* start *

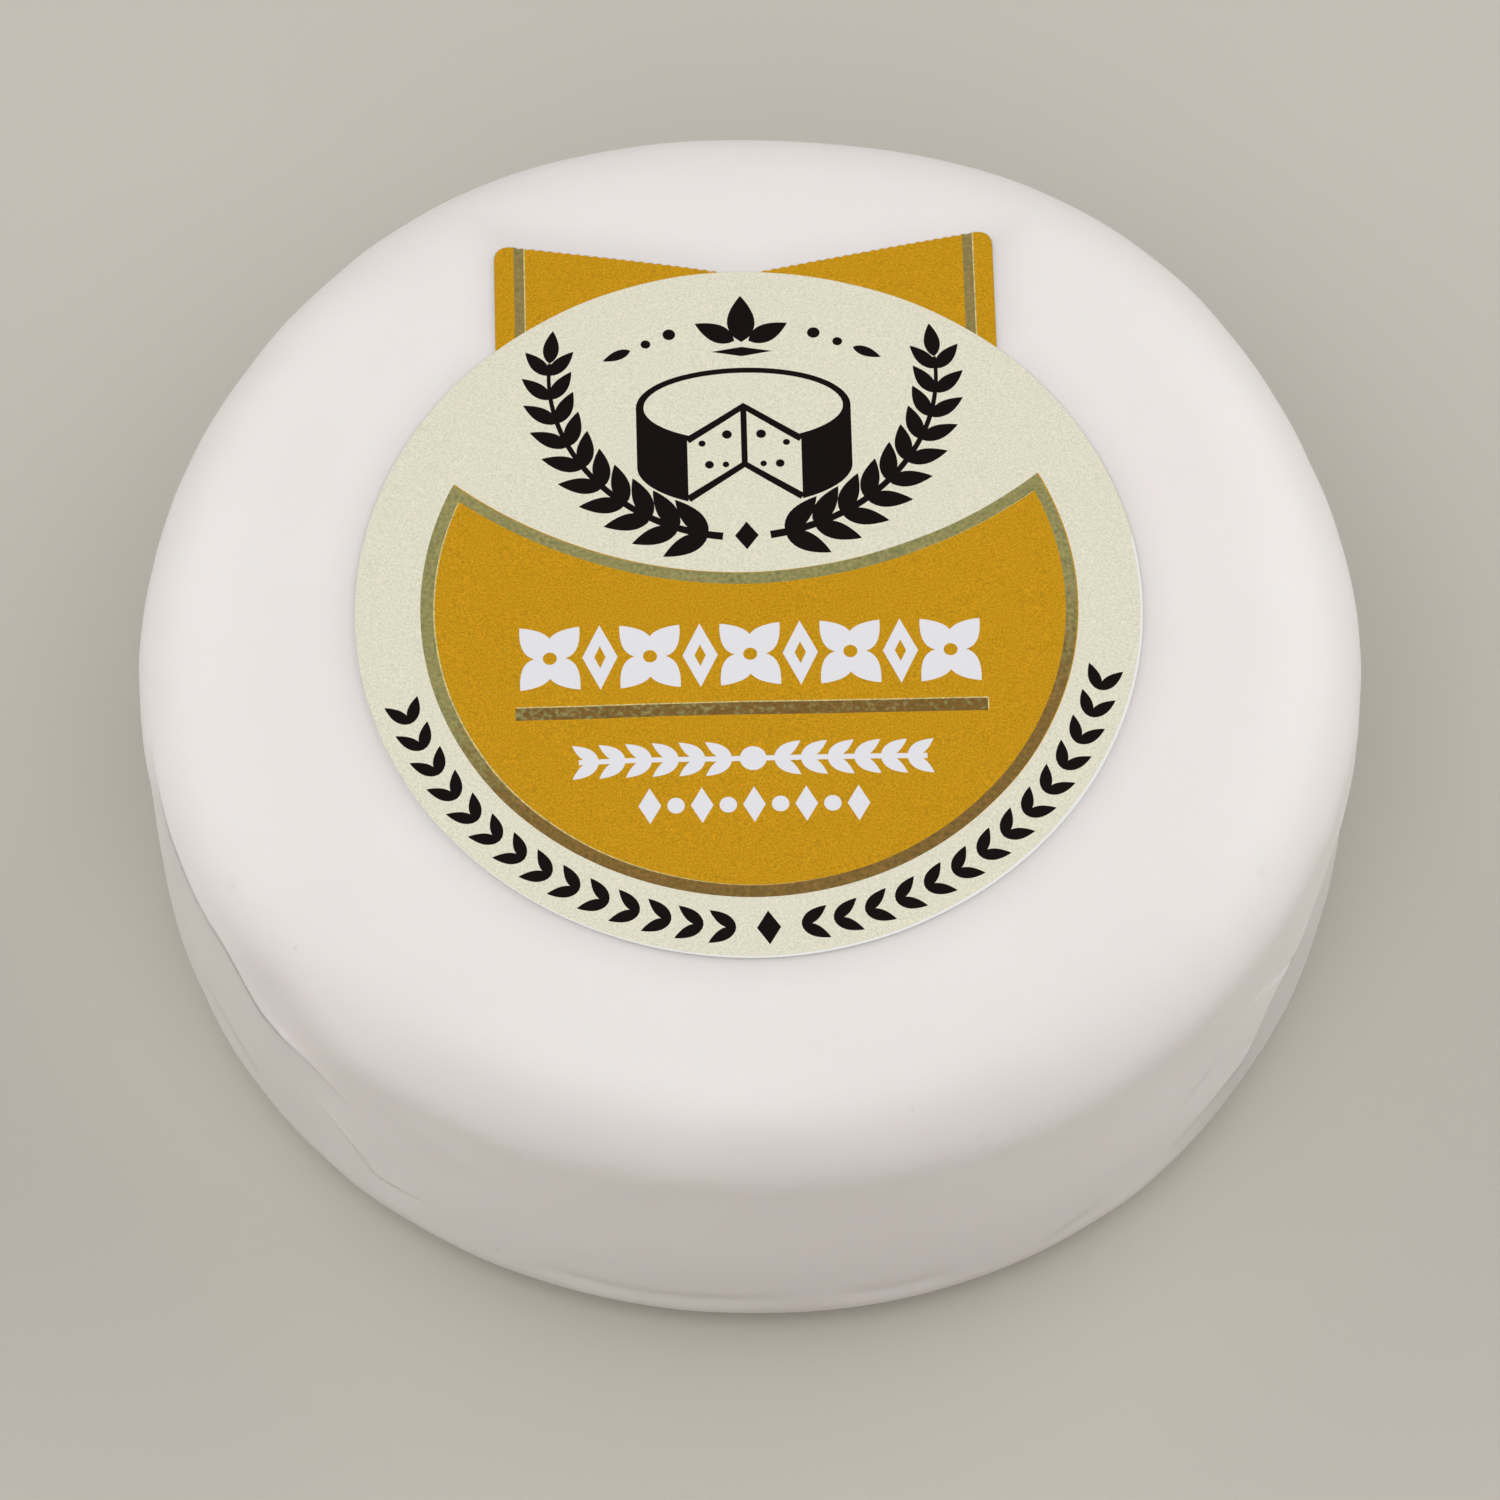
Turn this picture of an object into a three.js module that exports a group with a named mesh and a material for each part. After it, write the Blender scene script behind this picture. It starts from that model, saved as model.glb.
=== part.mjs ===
// A small waxed cheese truckle with a die-cut paper label stuck on its top, in millimetres, +Z up.
// The origin is the middle of the flat base, and the label is read from the -Y side.
// Azimuths are in degrees from +X towards +Y, round the truckle's upright axis.
import * as THREE from 'three';

// The truckle: a domed top, a round shoulder, a wall that leans in to the foot, and a flat base
const height = 34.5;
const radius = 43.5; // at the widest line, where the shoulder meets the wall
const domeDrop = 3.0; // the dome's fall from the middle out to the widest line
const domePower = 3;
const shoulderWidth = 9.4;
const shoulderDrop = 6.62; // on top of the dome's fall
const shoulderPower = 2.4; // 2 is an ellipse, and more is squarer
const wallTaper = 0.7;
const footRadius = 5.9;
const topSwell = 0.12; // the dipped wax is never quite even
const topWave = 7.5;
const topDip = 0.3; // a shallow dish in the middle of the top
const topDipAcross = 11;

// How far the truckle's outline, seen from above, leaves a true circle
const planWaves = [
  { count: 1, size: 0.14, turn: 268 },
  { count: 2, size: 0.45, turn: 11 },
  { count: 3, size: 0.1, turn: 211 },
  { count: 4, size: 0.24, turn: 165 },
  { count: 5, size: 0.16, turn: 275 },
  { count: 6, size: 0.15, turn: 338 },
  { count: 7, size: 0.06, turn: 31 },
];

// Folds in the wax, each along a line of azimuths and heights on the wall. The wax swells out to a lip
// just above the line and steps in below it, and the step fades towards the foot. Where a fold has a
// slope, the shoulder above is cut back to a soft flat
const foldEdge = 1.3;
const foldFade = 0.3; // the share of its length over which a fold comes and goes
const lipReach = 2;
const cutSoftness = 0.6;
const folds = [
  {
    line: [
      [189, 28.2], [199, 26.1], [206, 25.2], [213, 24], [216.5, 21.2], [219, 20.4], [223, 20.8], [231, 17.6],
    ],
    slope: 0.1, lip: 0.55, step: 0.34, below: 60,
  },
  {
    line: [[224, 14.4], [227.5, 13], [229.5, 11], [231, 9], [233, 8.7], [238, 9.8]],
    lip: 0.25, step: 0.35, below: 1.6,
  },
  {
    line: [
      [311, 4.6], [314, 8], [319, 8.9], [326, 9.8], [329, 14], [334, 15.6], [338, 18.2], [346, 20.6], [358, 23],
    ],
    lip: 0.25, step: 0.3, below: 60,
  },
  { line: [[28, 17], [40, 18.4], [53, 21], [66, 24.5]], lip: 0.25, step: 0.3, below: 5 },
  { line: [[128, 23.5], [140, 23.1], [150, 22.2], [161, 20.6], [172, 18.5]], lip: 0.25, step: 0.3, below: 5 },
];

// Soft hollows that run round the wall near the foot
const grooveWidth = 1.3;
const grooves = [
  { line: [[247, 7.2], [254, 6.2], [261, 5.8], [269, 6], [276, 6.8]], depth: 0.3 },
  { line: [[277, 6.8], [284, 6], [291, 6.4]], depth: 0.22 },
  { line: [[92, 9], [98, 7.6], [105, 7], [112, 7.4], [118, 8.2]], depth: 0.3 },
];

// Shallow flats where the truckle was held and stood while the wax was warm
const dents = [
  { azimuth: 236, height: 14, across: 9, depth: 0.18 },
  { azimuth: 318, height: 18, across: 8, depth: 0.16 },
  { azimuth: 10, height: 12, across: 8, depth: 0.16 },
  { azimuth: 80, height: 15, across: 9, depth: 0.2 },
];

// The paper label: a disc with a wide tab behind it whose end is cut to a shallow V
const labelRadius = 28;
const labelCentre = new THREE.Vector2(-0.13, -1.0);
const labelTurn = 1.4;
const tabHalfWidth = 18.03;
const tabAside = 0.33; // the tab isn't quite in the middle of the disc
const tabLength = 31.43; // from the disc's middle to the tab's corners
const tabLean = 0.26; // its right corner reaches further than its left
const tabCorner = 1.5;
const notchHalfWidth = 1.15; // where the V meets the disc
const paperThickness = 0.2;
const paperGap = 0.1; // clear of the wax below

// How finely the surfaces are cut
const azimuthSteps = 108;
const topSteps = 8;
const shoulderSteps = 10;
const wallSteps = 15;
const footSteps = 5;
const baseSteps = 2;
const labelArcSteps = 76;
const labelRings = 7;

const toRadians = THREE.MathUtils.degToRad;
const flatRadius = radius - shoulderWidth;
const baseRadius = radius - wallTaper - footRadius;

const waxMaterial = new THREE.MeshStandardMaterial({ color: 0xece6e2, roughness: 0.45, metalness: 0 });
const paperMaterial = new THREE.MeshStandardMaterial({ color: 0xdedac7, roughness: 0.6, metalness: 0 });

function planWave(azimuth) {
  let sum = 0;
  for (const wave of planWaves) {
    sum += wave.size * Math.cos(wave.count * azimuth - toRadians(wave.turn));
  }
  return sum;
}

// The shortest turn from one azimuth to another, both in degrees
function degreesApart(a, b) {
  return THREE.MathUtils.euclideanModulo(a - b + 180, 360) - 180;
}

// The height of a line of azimuths and heights at one azimuth
function lineHeight(line, turn) {
  const next = line.findIndex(([azimuth]) => azimuth > turn);
  if (next < 0) return line.at(-1)[1];
  if (next === 0) return line[0][1];
  const [fromTurn, fromHeight] = line[next - 1];
  const [toTurn, toHeight] = line[next];
  return THREE.MathUtils.mapLinear(turn, fromTurn, toTurn, fromHeight, toHeight);
}

// How high a place on the wall is above a line, with how strongly the line shows there
function besideLine(line, azimuth, z) {
  const from = line[0][0];
  const to = line.at(-1)[0];
  const middle = (from + to) / 2;
  const turn = middle + degreesApart(azimuth, middle);
  const along = (turn - from) / (to - from);
  const comes = THREE.MathUtils.smoothstep(along, 0, foldFade);
  const goes = THREE.MathUtils.smoothstep(1 - along, 0, foldFade);
  return { above: z - lineHeight(line, turn), strength: comes * goes };
}

// How far one fold moves the surface outwards
function foldRelief(fold, azimuth, z, distance) {
  const { above, strength } = besideLine(fold.line, azimuth, z);
  const up = Math.max(0, above);
  const down = Math.max(0, -above);
  let lip = fold.lip * Math.exp(-up / lipReach);
  if (fold.slope) {
    const over = (distance - radius + fold.slope * up) / cutSoftness;
    lip -= cutSoftness * Math.log1p(Math.exp(over));
  }
  const step = -fold.step * Math.exp(-down / fold.below);
  const isAbove = THREE.MathUtils.smoothstep(above, -foldEdge / 2, foldEdge / 2);
  return strength * THREE.MathUtils.lerp(step, lip, isAbove);
}

function grooveDepth(groove, azimuth, z) {
  const { above, strength } = besideLine(groove.line, azimuth, z);
  return groove.depth * strength * Math.exp(-((above / grooveWidth) ** 2));
}

function dentDepth(dent, azimuth, z) {
  const sideways = toRadians(degreesApart(azimuth, dent.azimuth)) * radius;
  const distance = Math.hypot(sideways, z - dent.height) / dent.across;
  return dent.depth * Math.exp(-(distance ** 2));
}

// How far the surface leaves the round profile, outwards, at an azimuth in radians, a height, and the
// profile's own distance from the axis
function sideRelief(azimuth, z, distance) {
  const inDegrees = THREE.MathUtils.radToDeg(azimuth);
  let relief = planWave(azimuth);
  for (const fold of folds) relief += foldRelief(fold, inDegrees, z, distance);
  for (const groove of grooves) relief -= grooveDepth(groove, inDegrees, z);
  for (const dent of dents) relief -= dentDepth(dent, inDegrees, z);
  return relief;
}

// The top's own unevenness, which dies away towards the shoulder
function topRelief(x, y) {
  const inner = 1 - THREE.MathUtils.smoothstep(Math.hypot(x, y), 0.6 * flatRadius, radius);
  const dip = topDip * Math.exp(-((Math.hypot(x, y) / topDipAcross) ** 2));
  return topSwell * inner * Math.sin(x / topWave + 0.6) * Math.cos((y - 0.5 * x) / topWave) - dip;
}

// The round profile's height over the dome and the shoulder
function topHeight(distance) {
  const over = THREE.MathUtils.clamp((distance - flatRadius) / shoulderWidth, 0, 1);
  const shoulder = 1 - (1 - over ** shoulderPower) ** (1 / shoulderPower);
  return height - domeDrop * (distance / radius) ** domePower - shoulderDrop * shoulder;
}

// The profile from the middle of the top to the middle of the base, as distance from the axis and height
function truckleProfile() {
  const points = [];
  for (let i = 0; i < topSteps; i++) {
    const distance = (flatRadius * i) / topSteps;
    points.push(new THREE.Vector2(distance, topHeight(distance)));
  }
  for (let i = 0; i < shoulderSteps; i++) {
    const turn = (Math.PI / 2) * (i / shoulderSteps);
    const distance = flatRadius + shoulderWidth * Math.sin(turn) ** (2 / shoulderPower);
    points.push(new THREE.Vector2(distance, topHeight(distance)));
  }
  const wallTop = topHeight(radius);
  for (let i = 0; i < wallSteps; i++) {
    const down = i / wallSteps;
    points.push(new THREE.Vector2(radius - wallTaper * down, THREE.MathUtils.lerp(wallTop, footRadius, down)));
  }
  for (let i = 0; i <= footSteps; i++) {
    const turn = (Math.PI / 2) * (i / footSteps);
    const distance = baseRadius + footRadius * Math.cos(turn);
    points.push(new THREE.Vector2(distance, footRadius * (1 - Math.sin(turn))));
  }
  for (let i = baseSteps - 1; i >= 0; i--) {
    points.push(new THREE.Vector2((baseRadius * i) / baseSteps, 0));
  }
  return points;
}

// A profile point carried to an azimuth, with the wax's relief
function onTruckle(point, azimuth) {
  const reach = (point.x / radius) ** 4;
  const out = point.x + sideRelief(azimuth, point.y, point.x) * reach;
  const x = out * Math.cos(azimuth);
  const y = out * Math.sin(azimuth);
  const isTop = point.y >= topHeight(radius);
  return new THREE.Vector3(x, y, isTop ? point.y + topRelief(x, y) : point.y);
}

// The height of the wax under a point of the top
function waxHeight(x, y) {
  const distance = Math.hypot(x, y);
  const reach = (distance / radius) ** 4;
  const azimuth = Math.atan2(y, x);
  return topHeight(distance - sideRelief(azimuth, height, distance) * reach) + topRelief(x, y);
}

// A closed surface from rings of points: it begins and ends on a single point
function ringGeometry(first, rings, last) {
  const count = rings[0].length;
  const points = [first, ...rings.flat(), last];
  const lastIndex = points.length - 1;
  const faces = [];
  for (let i = 0; i < count; i++) {
    const next = (i + 1) % count;
    faces.push(0, 1 + i, 1 + next);
    for (let ring = 0; ring < rings.length - 1; ring++) {
      const upper = 1 + ring * count;
      const lower = upper + count;
      faces.push(upper + i, lower + i, lower + next, upper + i, lower + next, upper + next);
    }
    const end = 1 + (rings.length - 1) * count;
    faces.push(end + i, lastIndex, end + next);
  }
  const geometry = new THREE.BufferGeometry().setFromPoints(points);
  geometry.setIndex(faces);
  geometry.computeVertexNormals();
  return geometry;
}

function truckle() {
  const profile = truckleProfile();
  const rings = profile.slice(1, -1).map((point) => {
    const ring = [];
    for (let i = 0; i < azimuthSteps; i++) ring.push(onTruckle(point, (2 * Math.PI * i) / azimuthSteps));
    return ring;
  });
  const top = onTruckle(profile[0], 0);
  const bottom = new THREE.Vector3(0, 0, 0);
  const mesh = new THREE.Mesh(ringGeometry(top, rings, bottom), waxMaterial);
  mesh.name = 'waxed_truckle';
  return mesh;
}

// One side of the tab's end, from its outer corner to where the V meets the disc: side is 1 or -1
function tabSide(side) {
  const edge = tabHalfWidth + side * tabAside;
  const notch = new THREE.Vector2(notchHalfWidth, Math.sqrt(labelRadius ** 2 - notchHalfWidth ** 2));
  const corner = new THREE.Vector2(edge, tabLength + side * tabLean);
  const inward = notch.clone().sub(corner).normalize();
  const start = new THREE.Vector2(edge, corner.y - tabCorner);
  const end = corner.clone().addScaledVector(inward, tabCorner);
  const rounded = new THREE.QuadraticBezierCurve(start, corner, end).getPoints(4);
  const straight = new THREE.LineCurve(end, notch).getPoints(6);
  return [...rounded, ...straight.slice(1)].map((point) => new THREE.Vector2(side * point.x, point.y));
}

// The die-cut edge, round the label's own middle, anticlockwise from the tab's right side
function labelOutline() {
  const right = tabSide(1);
  const left = tabSide(-1).reverse();
  const crownStart = right.at(-1).angle();
  const crownEnd = left[0].angle();
  const discStart = Math.acos((tabAside - tabHalfWidth) / labelRadius);
  const discEnd = 2 * Math.PI + Math.acos((tabAside + tabHalfWidth) / labelRadius);
  const crown = new THREE.EllipseCurve(0, 0, labelRadius, labelRadius, crownStart, crownEnd);
  const disc = new THREE.EllipseCurve(0, 0, labelRadius, labelRadius, discStart, discEnd);
  return [...right, ...crown.getPoints(4).slice(1, -1), ...left, ...disc.getPoints(labelArcSteps)];
}

// Both faces of the paper follow the wax, from the middle out to the cut edge
function label() {
  const outline = labelOutline();
  const turn = toRadians(labelTurn);
  const origin = new THREE.Vector2();
  const place = (point, share, lift) => {
    const flat = point.clone().multiplyScalar(share).rotateAround(origin, turn).add(labelCentre);
    return new THREE.Vector3(flat.x, flat.y, waxHeight(flat.x, flat.y) + lift);
  };
  const upper = paperGap + paperThickness;
  const rings = [];
  for (let i = 1; i <= labelRings; i++) {
    rings.push(outline.map((point) => place(point, i / labelRings, upper)));
  }
  for (let i = labelRings; i >= 1; i--) {
    rings.push(outline.map((point) => place(point, i / labelRings, paperGap)));
  }
  const geometry = ringGeometry(place(outline[0], 0, upper), rings, place(outline[0], 0, paperGap));
  const mesh = new THREE.Mesh(geometry, paperMaterial);
  mesh.name = 'paper_label';
  return mesh;
}

const cheese = new THREE.Group();
cheese.add(truckle(), label());

export default cheese;
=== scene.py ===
# A small cheese truckle in white wax with a printed paper label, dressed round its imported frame.
# Sizes are in millimetres until a mesh is made. Azimuths are in degrees from +X towards +Y.
import math

import bpy
import numpy as np
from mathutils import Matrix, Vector
from mathutils.geometry import delaunay_2d_cdt


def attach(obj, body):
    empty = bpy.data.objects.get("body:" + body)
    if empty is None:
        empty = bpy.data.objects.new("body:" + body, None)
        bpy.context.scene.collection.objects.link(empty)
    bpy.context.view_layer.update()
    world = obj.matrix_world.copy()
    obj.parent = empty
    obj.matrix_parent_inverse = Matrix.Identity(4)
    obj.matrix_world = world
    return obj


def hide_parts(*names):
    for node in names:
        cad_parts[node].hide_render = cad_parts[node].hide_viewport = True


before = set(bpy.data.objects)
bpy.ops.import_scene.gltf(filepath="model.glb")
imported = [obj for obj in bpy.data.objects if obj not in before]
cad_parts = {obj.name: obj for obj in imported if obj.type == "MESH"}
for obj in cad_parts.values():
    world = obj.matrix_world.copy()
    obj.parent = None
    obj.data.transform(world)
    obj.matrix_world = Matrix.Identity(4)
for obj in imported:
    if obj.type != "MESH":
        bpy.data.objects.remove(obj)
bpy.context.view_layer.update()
mm = 0.001
print("frame: nodes", sorted(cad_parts))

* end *

## STATED PROBLEM
Which lines above run from the one containing "the cut edge" down to the one containing "for node in"? Repeat exactly those, both ends included, and nothing else.

## RESULT
// Both faces of the paper follow the wax, from the middle out to the cut edge
function label() {
  const outline = labelOutline();
  const turn = toRadians(labelTurn);
  const origin = new THREE.Vector2();
  const place = (point, share, lift) => {
    const flat = point.clone().multiplyScalar(share).rotateAround(origin, turn).add(labelCentre);
    return new THREE.Vector3(flat.x, flat.y, waxHeight(flat.x, flat.y) + lift);
  };
  const upper = paperGap + paperThickness;
  const rings = [];
  for (let i = 1; i <= labelRings; i++) {
    rings.push(outline.map((point) => place(point, i / labelRings, upper)));
  }
  for (let i = labelRings; i >= 1; i--) {
    rings.push(outline.map((point) => place(point, i / labelRings, paperGap)));
  }
  const geometry = ringGeometry(place(outline[0], 0, upper), rings, place(outline[0], 0, paperGap));
  const mesh = new THREE.Mesh(geometry, paperMaterial);
  mesh.name = 'paper_label';
  return mesh;
}

const cheese = new THREE.Group();
cheese.add(truckle(), label());

export default cheese;
=== scene.py ===
# A small cheese truckle in white wax with a printed paper label, dressed round its imported frame.
# Sizes are in millimetres until a mesh is made. Azimuths are in degrees from +X towards +Y.
import math

import bpy
import numpy as np
from mathutils import Matrix, Vector
from mathutils.geometry import delaunay_2d_cdt


def attach(obj, body):
    empty = bpy.data.objects.get("body:" + body)
    if empty is None:
        empty = bpy.data.objects.new("body:" + body, None)
        bpy.context.scene.collection.objects.link(empty)
    bpy.context.view_layer.update()
    world = obj.matrix_world.copy()
    obj.parent = empty
    obj.matrix_parent_inverse = Matrix.Identity(4)
    obj.matrix_world = world
    return obj


def hide_parts(*names):
    for node in names:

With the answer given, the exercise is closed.